TASK PROMPT:
All of the material below is to be returned exactly.
* * * * *
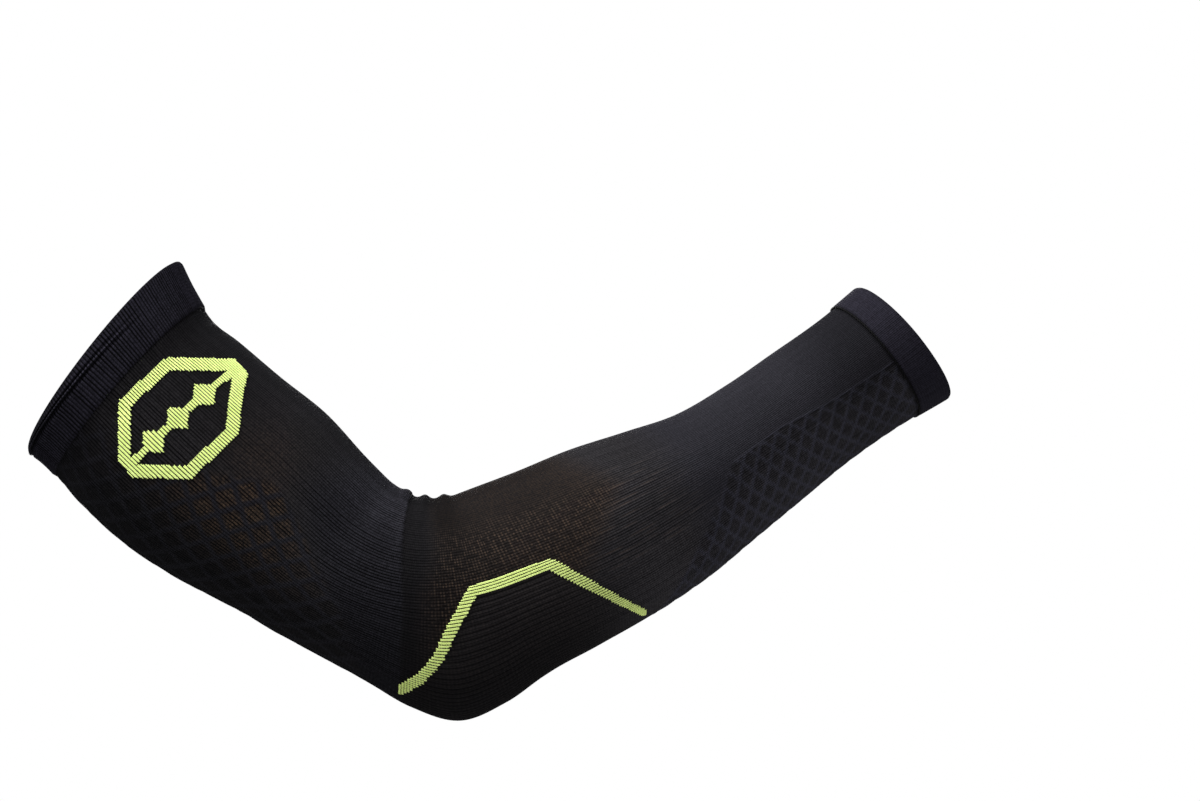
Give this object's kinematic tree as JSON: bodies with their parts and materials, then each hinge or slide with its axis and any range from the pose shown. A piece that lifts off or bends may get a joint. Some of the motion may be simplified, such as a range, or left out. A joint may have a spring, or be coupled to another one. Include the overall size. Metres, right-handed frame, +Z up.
{
  "type": "arm compression sleeve",
  "caption": "Knitted compression sleeve for a bent right arm, from upper arm to wrist, with doubled cuffs, a bent elbow stripe and a raised geometric emblem.",
  "frame": {"origin": "on the sleeve's centreline at the lowest point of its bend, where the sleeve sits on the elbow", "axes": "+X along the centreline at the elbow, from the upper arm towards the wrist, which is also the sleeve's longest extent; +Z up; -Y is the outer side of the arm"},
  "size_m": [0.4377, 0.1276, 0.2159],
  "materials": {
    "body_knit": "matte knitted yarn, black with a slight blue-grey cast",
    "cuff_knit": "matte doubled knit, black with a slight blue cast",
    "lime_yarn": "matte lime yarn in raised stitches"
  },
  "bodies": {
    "root": {"upper_cuff": "cuff_knit", "sleeve_body": "body_knit", "wrist_cuff": "cuff_knit", "elbow_stripe": "lime_yarn", "emblem": "lime_yarn"}
  },
  "joints": []
}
* * * * *
SOLUTION TO THE PROBLEM:
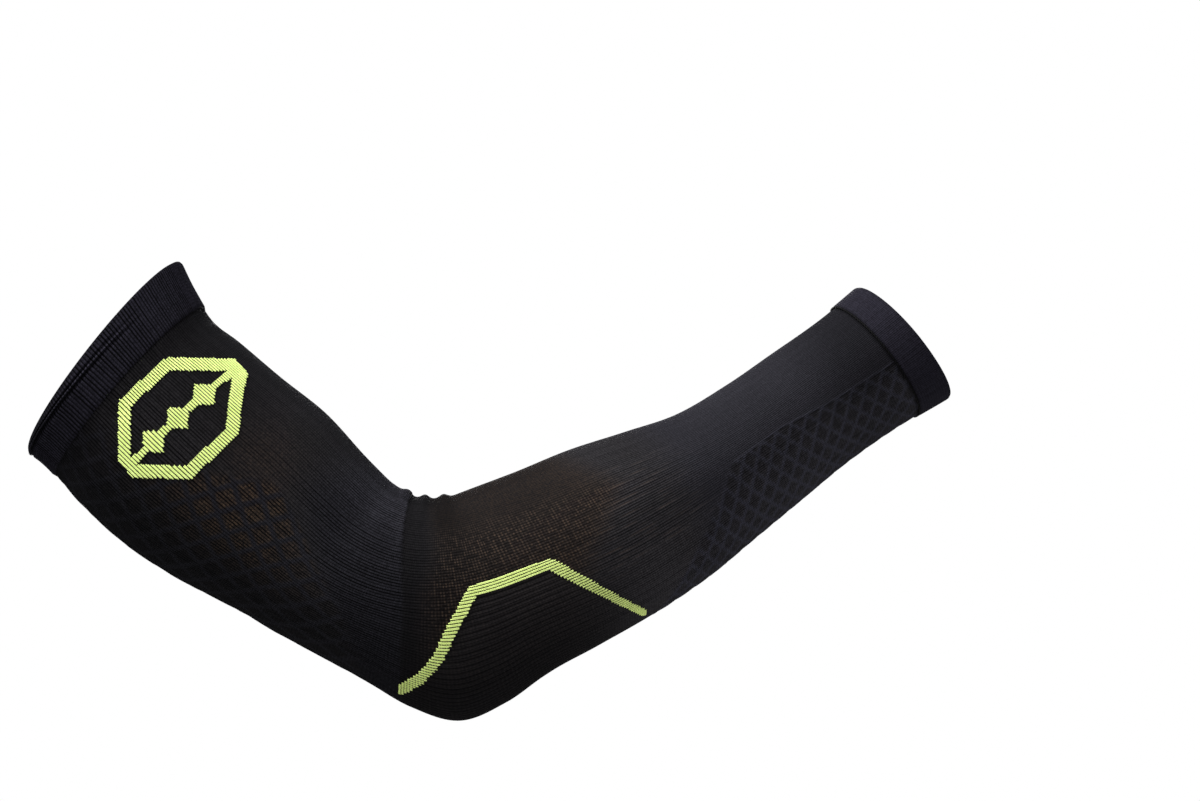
Give this object's kinematic tree as JSON: bodies with their parts and materials, then each hinge or slide with its axis and any range from the pose shown. A piece that lifts off or bends may get a joint. Some of the motion may be simplified, such as a range, or left out. A joint may have a spring, or be coupled to another one. Include the overall size. Metres, right-handed frame, +Z up.
{
  "type": "arm compression sleeve",
  "caption": "Knitted compression sleeve for a bent right arm, from upper arm to wrist, with doubled cuffs, a bent elbow stripe and a raised geometric emblem.",
  "frame": {"origin": "on the sleeve's centreline at the lowest point of its bend, where the sleeve sits on the elbow", "axes": "+X along the centreline at the elbow, from the upper arm towards the wrist, which is also the sleeve's longest extent; +Z up; -Y is the outer side of the arm"},
  "size_m": [0.4377, 0.1276, 0.2159],
  "materials": {
    "body_knit": "matte knitted yarn, black with a slight blue-grey cast",
    "cuff_knit": "matte doubled knit, black with a slight blue cast",
    "lime_yarn": "matte lime yarn in raised stitches"
  },
  "bodies": {
    "root": {"upper_cuff": "cuff_knit", "sleeve_body": "body_knit", "wrist_cuff": "cuff_knit", "elbow_stripe": "lime_yarn", "emblem": "lime_yarn"}
  },
  "joints": []
}